I'm with the camp that believes climate change happens due to the Sun's cycles and magnetic field.


Oddly enough, I believe that it has a lot to do with it as well. Also, it is likely related as well with varying levels of incoming radiation from outside the Solar system. Including cosmic rays...but NOT for the same reason this guy gives.

There is data that would give one to conclude that high level cloud cover levels may be influenced by cosmic ray levels. Changing the overall albedo of a planet, even a tiny bit, can cause non-linear effects on climate.



I'm not convinced that particle accelerators operating at hella energy doesn't contribute something negative to our magnetosphere.

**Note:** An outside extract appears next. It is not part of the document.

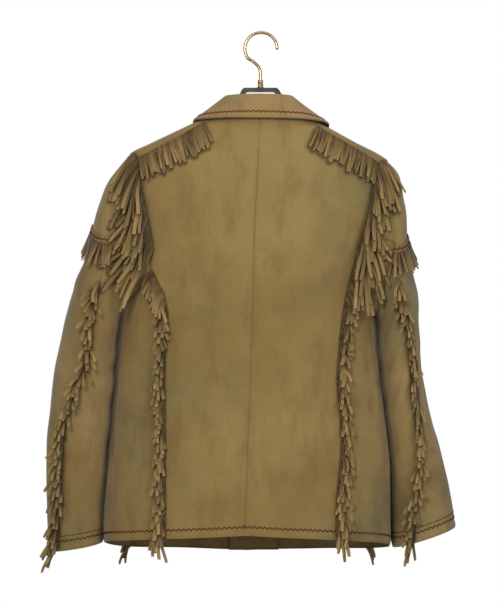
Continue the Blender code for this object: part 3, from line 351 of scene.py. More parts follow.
@dataclass
class Arm:
    """Outer surface of one sleeve; its rings are numbered from the armhole, 0, to the cuff.

    Attributes:
        side: 1 for the left sleeve, -1 for the right one.
        square: Squareness of a ring; 2 is an ellipse.
        elbow: Ring number in the middle of the elbow's creases.
        spread: How many rings the creases of the elbow spread over.
        fold: Height of those creases, mm.
        unevenness: Height of the broad and of the fine unevenness, mm.
        swell_wide: How wide the sleeve swells towards the side, degrees.
        last: Number of the ring at the cuff.
        outwards: Sign that makes the normals point outwards.
    """

    side: int
    square: float = 2.15
    elbow: float = 6.8
    spread: float = 2.2
    fold: float = 1.9
    unevenness: tuple[float, float] = (0.8, 0.35)
    swell_wide: float = 55.0
    last: int = field(init=False)
    outwards: float = field(default=1.0, init=False)

    def __post_init__(self) -> None:
        """Count the rings and find which way the normals point."""
        self.last = len(SLEEVE[self.side])
        normal = self.frame(np.array([6.0]), np.array([0.0]))[1]
        self.outwards = 1.0 if normal[0, 0] * self.side > 0 else -1.0

    def ring(self, k: int, turn: Array) -> Array:
        """Points of ring k; ring 0 is the armhole.

        Args:
            k: Ring number.
            turn: Turns round the sleeve, degrees; 90 is its back.

        Returns:
            Points, mm.
        """
        if k == 0:
            return Trunk.point(*armhole_edge(self.side, turn))
        ox, oz, ix, iz, depth, y = SLEEVE[self.side][k - 1]
        s, c = np.sin(np.radians(turn)), np.cos(np.radians(turn))
        r = (np.abs(s) ** self.square + np.abs(c) ** self.square) ** (-1.0 / self.square)
        x = (ox + ix) / 2 + (ox - ix) / 2 * r * c
        z = (oz + iz) / 2 + (oz - iz) / 2 * r * c
        return np.stack([x, y + depth * r * s, z], axis=-1)

    def point(self, s: Array, turn: Array) -> Array:
        """Points at ring number s.

        Args:
            s: Ring numbers; they may lie between rings.
            turn: Turns round the sleeve, degrees.

        Returns:
            Points, mm.
        """
        s, turn = np.broadcast_arrays(np.asarray(s, float), np.asarray(turn, float))
        rings = np.stack([self.ring(k, turn) for k in range(self.last + 1)])
        k = np.clip(np.floor(s).astype(int), 0, self.last - 1)
        t = (s - k)[..., None]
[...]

We know a lot about the magnetosphere. Not anywhere near all, but we can measure it really well. The Sun, operating normally, causes all SORTS of constant changes in the ionosphere and magnetosphere. They are not static structures.

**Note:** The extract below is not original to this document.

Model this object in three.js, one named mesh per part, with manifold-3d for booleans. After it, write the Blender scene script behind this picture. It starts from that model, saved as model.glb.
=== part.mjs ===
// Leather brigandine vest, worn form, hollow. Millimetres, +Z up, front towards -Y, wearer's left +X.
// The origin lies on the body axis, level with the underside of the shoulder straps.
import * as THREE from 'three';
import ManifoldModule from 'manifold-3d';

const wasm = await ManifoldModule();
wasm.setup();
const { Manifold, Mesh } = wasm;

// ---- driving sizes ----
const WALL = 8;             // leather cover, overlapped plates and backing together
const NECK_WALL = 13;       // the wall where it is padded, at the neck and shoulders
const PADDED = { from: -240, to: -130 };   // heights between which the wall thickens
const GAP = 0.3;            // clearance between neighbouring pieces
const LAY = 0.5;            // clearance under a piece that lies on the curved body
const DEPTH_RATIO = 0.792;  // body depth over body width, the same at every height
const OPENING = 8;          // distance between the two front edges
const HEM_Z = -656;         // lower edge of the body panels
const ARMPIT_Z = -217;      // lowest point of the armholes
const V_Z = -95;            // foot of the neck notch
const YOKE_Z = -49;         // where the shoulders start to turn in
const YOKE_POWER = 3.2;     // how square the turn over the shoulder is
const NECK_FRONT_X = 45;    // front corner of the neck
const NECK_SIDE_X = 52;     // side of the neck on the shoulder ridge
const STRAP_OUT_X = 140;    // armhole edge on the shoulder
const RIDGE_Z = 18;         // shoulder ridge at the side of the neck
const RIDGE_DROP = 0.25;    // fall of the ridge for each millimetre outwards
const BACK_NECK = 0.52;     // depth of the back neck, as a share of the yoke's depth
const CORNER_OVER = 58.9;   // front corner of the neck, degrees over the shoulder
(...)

I think you are likely confusing power and energy here. It's one of a number of pretty common points of confusion for people that aren't science majors, like temperature and heat.

The total energy that ANY particle accelerator can produce is far less than the electrical energy fed into it. Somewhere, there was a power plant that made the energy. It will have wasted about half as waste heat. Then you lose a few percent delivering it to the accelerator. The accelerator will lose quite a bit more of it to waste heat. And a small amount of what you started off with ends up accelerating particles. When the particles collide with each other or a target, then THAT energy ends up as waste heat. So you're worried about the accelerator part, but you have dumped heat into the atmosphere all along and what was lost is significantly more than what the accelerator actually imparted to the particles.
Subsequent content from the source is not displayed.